Lyndon Station has 8000 cattle on over a million acres, I’ve only seen about a dozen, including 2 cute few day old calves.

I find that Towera Station has burnt down and is now part of Lyndon, that explains yesterday’s fruitless homestead search.

The eaves are low on the homestead but the 100 year old iron is still in great nick, not much rust out here, the walls are 2 feet thick mud brick, keeps the heat out and they tell me it does get hot in summer. Inside there’s a 14 foot stud, make that 16 after checking out the door height.

Dinner round here is for 20 out on the verandah so there’s a full time cook, a few spuds to cook in readiness for some hungry workers, all currently mustering.

There’s a little white dog running around and jumps up on my lap when I’m downing my tea. I wondered about the survival of the little pooch due to the large number of poisonous reptiles in the area.
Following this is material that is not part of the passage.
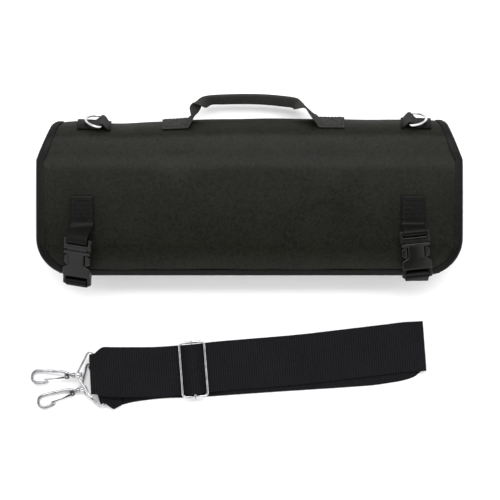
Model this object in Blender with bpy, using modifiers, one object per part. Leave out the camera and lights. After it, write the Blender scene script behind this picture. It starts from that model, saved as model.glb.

The predominant snake around is the harmless, 900 mm, Stimson’s python.

Recently Kath found a couple of different snakes on the porch in the morning. One a large, ie, 2.5 m, 8 foot, Mulga, or King Brown, one of the most deadly snakes in Australia, in the top half of the Top 10 list of the ones to avoid in the world. It had been suffocated by one of the much smaller pythons, also dead, due to snakebite.

On the other hand her father had seen a 3 metre, 12 foot, carpet python out on the driveway last week.

Hummm.

Might keep that tent door fully zipped up at night after that story.